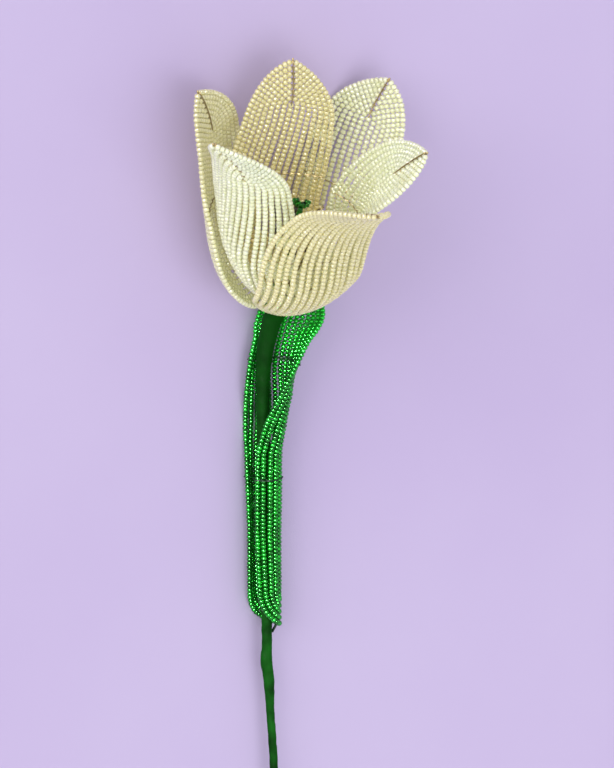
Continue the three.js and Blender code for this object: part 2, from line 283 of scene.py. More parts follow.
def half_loop(half_width, foot_centre, point_at):
    """One side of a loop, from its round foot to its point, as (across, along) pairs."""
    arch = half_width / (1 - math.cos(POINT_HALF_ANGLE))
    points = []
    for i in range(ARC_STEPS + 1):
        turn = i / ARC_STEPS * math.pi / 2
        points.append((half_width * math.sin(turn), foot_centre - half_width * math.cos(turn)))
    straight_from = foot_centre
    straight_to = point_at - arch * math.sin(POINT_HALF_ANGLE)
    straight_steps = max(2, round((straight_to - straight_from) / STRAIGHT_STEP))
    for i in range(1, straight_steps):
        points.append((half_width, mix(straight_from, straight_to, i / straight_steps)))
    for i in range(ARC_STEPS + 1):
        turn = i / ARC_STEPS * POINT_HALF_ANGLE
        rise = arch * (math.sin(POINT_HALF_ANGLE) - math.sin(turn))
        points.append((arch * (math.cos(turn) - math.cos(POINT_HALF_ANGLE)), point_at - rise))
    return points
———
What is expected
Return what is listed above, exactly and completely.

Response to the exercise
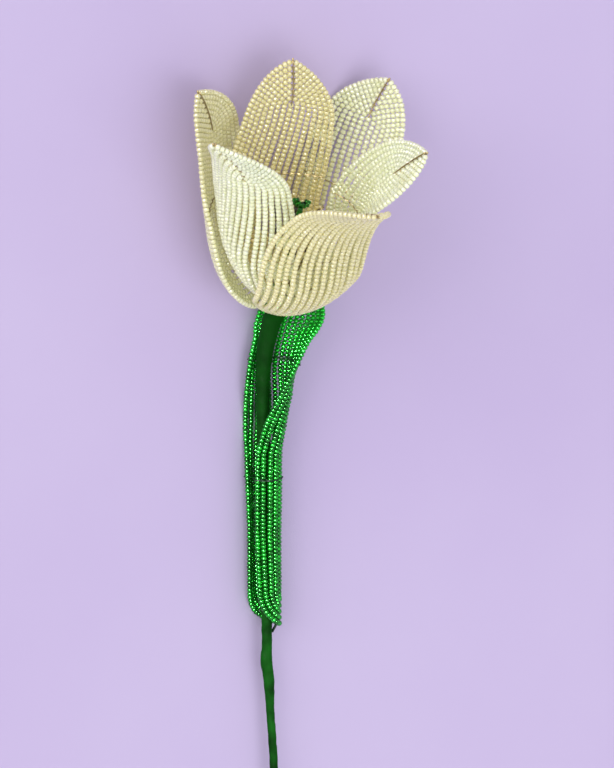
Continue the three.js and Blender code for this object: part 2, from line 283 of scene.py. More parts follow.
def half_loop(half_width, foot_centre, point_at):
    """One side of a loop, from its round foot to its point, as (across, along) pairs."""
    arch = half_width / (1 - math.cos(POINT_HALF_ANGLE))
    points = []
    for i in range(ARC_STEPS + 1):
        turn = i / ARC_STEPS * math.pi / 2
        points.append((half_width * math.sin(turn), foot_centre - half_width * math.cos(turn)))
    straight_from = foot_centre
    straight_to = point_at - arch * math.sin(POINT_HALF_ANGLE)
    straight_steps = max(2, round((straight_to - straight_from) / STRAIGHT_STEP))
    for i in range(1, straight_steps):
        points.append((half_width, mix(straight_from, straight_to, i / straight_steps)))
    for i in range(ARC_STEPS + 1):
        turn = i / ARC_STEPS * POINT_HALF_ANGLE
        rise = arch * (math.sin(POINT_HALF_ANGLE) - math.sin(turn))
        points.append((arch * (math.cos(turn) - math.cos(POINT_HALF_ANGLE)), point_at - rise))
    return points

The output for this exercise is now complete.